Genistein induces autophagy markers in NPC1 patient fibroblasts. The mRNA levels of the autophagy-related genes, ATG9B, BECN1, MCOLN1, VSP11, and WIPI1, were measured after 24 h of treatment with 150 µM of genistein by qPCR (A). Representative immunoblot (B) and quantification of LC3 (C) and p62 (D) levels in GM05659 wild type (WT) fibroblast and GM03123 NPC1 patient fibroblast obtained after 1 and 3 h treatment with 150 µM of genistein. As a positive control for autophagy inhibition and autophagy activation, we used chloroquine 20 µM and starvation media, respectively, for 3 h. GAPDH was used as loading control.

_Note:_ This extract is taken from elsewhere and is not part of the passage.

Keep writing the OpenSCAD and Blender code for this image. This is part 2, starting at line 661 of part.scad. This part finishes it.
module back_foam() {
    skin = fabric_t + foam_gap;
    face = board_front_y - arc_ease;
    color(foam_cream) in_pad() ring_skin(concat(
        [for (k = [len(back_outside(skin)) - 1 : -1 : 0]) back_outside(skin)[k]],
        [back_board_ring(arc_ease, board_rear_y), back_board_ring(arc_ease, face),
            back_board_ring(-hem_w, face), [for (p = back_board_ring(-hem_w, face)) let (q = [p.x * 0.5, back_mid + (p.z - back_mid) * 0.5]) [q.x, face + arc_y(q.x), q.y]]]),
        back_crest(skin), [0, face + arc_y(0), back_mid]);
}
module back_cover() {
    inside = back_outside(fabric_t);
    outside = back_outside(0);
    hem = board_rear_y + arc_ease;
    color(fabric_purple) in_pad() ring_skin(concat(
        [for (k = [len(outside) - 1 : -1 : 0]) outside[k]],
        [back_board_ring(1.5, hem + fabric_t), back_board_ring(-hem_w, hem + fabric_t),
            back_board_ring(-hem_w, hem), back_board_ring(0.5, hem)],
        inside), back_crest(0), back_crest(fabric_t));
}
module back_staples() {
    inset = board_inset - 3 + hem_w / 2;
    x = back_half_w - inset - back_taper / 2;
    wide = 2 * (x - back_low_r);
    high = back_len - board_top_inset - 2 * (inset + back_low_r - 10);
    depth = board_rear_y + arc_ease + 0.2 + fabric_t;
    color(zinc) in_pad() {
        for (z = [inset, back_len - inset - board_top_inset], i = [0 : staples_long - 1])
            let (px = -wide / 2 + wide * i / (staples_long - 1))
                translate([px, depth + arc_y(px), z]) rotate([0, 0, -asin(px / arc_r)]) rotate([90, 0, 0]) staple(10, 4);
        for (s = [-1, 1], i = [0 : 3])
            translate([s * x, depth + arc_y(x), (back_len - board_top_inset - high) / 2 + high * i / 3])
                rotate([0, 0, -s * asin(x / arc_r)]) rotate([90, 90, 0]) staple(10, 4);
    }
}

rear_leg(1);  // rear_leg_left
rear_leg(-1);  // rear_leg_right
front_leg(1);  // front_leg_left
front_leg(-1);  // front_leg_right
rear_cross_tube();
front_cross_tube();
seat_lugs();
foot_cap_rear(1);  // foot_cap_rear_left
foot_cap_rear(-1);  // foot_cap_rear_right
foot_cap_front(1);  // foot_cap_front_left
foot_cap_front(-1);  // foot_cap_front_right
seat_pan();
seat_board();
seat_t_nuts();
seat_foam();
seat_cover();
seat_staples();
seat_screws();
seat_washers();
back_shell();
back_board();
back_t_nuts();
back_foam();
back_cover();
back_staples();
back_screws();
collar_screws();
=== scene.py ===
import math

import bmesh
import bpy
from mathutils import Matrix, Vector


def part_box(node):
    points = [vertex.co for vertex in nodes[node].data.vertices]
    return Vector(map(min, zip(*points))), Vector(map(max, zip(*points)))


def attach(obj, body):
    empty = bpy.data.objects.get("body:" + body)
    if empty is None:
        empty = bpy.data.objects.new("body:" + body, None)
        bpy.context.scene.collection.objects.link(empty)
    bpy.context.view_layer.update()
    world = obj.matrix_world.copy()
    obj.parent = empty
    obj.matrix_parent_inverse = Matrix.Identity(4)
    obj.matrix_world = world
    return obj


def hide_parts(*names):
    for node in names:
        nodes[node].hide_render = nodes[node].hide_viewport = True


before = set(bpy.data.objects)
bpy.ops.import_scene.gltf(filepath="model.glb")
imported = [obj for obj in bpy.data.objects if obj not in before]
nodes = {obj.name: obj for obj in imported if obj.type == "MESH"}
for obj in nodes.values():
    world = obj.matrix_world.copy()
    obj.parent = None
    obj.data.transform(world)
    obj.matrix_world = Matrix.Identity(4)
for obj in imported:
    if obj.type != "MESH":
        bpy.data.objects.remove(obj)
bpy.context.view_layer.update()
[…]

Representative images (E) and quantification (F) of normalized relative fluorescence intensities for p62 on WT and NPC1 patient fibroblasts obtained after 3 h of treatment with 150 µM of genistein. The bar graphs show mean ± SEM, * p ≤ 0.05 and *** p ≤ 0.001 versus control analyzed by ANOVA with Tukey test, n = 3 for each experiment (in triplicates for genes).

Figure 4

TFEB activation by genistein induces lysosomal exocytosis and reduces cholesterol accumulation in NPC models. (A) GM03123 NPC1 patient fibroblasts were cultured in 24-well plates at 30,000 cells/well and treated with 150 µM genistein for 1, 3, 6, 8, 12, and 24 h. The activity of the lysosomal enzyme β-Hexosaminidase was determined in both conditioned media and cell extracts. The bar graphs show the released enzyme activity measured as a percentage of total activity and expressed as fold change. Data are mean ± SEM from independent experiments, each in triplicate. Representative images and quantification of cholesterol accumulation by filipin staining in Huh7 (B,C) and SHSY-5Y (B–D) cells in control condition, treated with U18 (0.5 µg/mL) and U18 and genistein and WT (control) and NPC1 patient fibroblasts (B–E) treated with genistein 150 µM for 24 h. The filipin intensity quantification was made by the Image J program. The bar graphs show mean ± SEM filipin signal intensity normalized to controls, n = 5 images/condition. * p ≤ 0.05, ** p ≤ 0.01, *** p ≤ 0.001 versus control analyzed by ANOVA with Tukey posttest.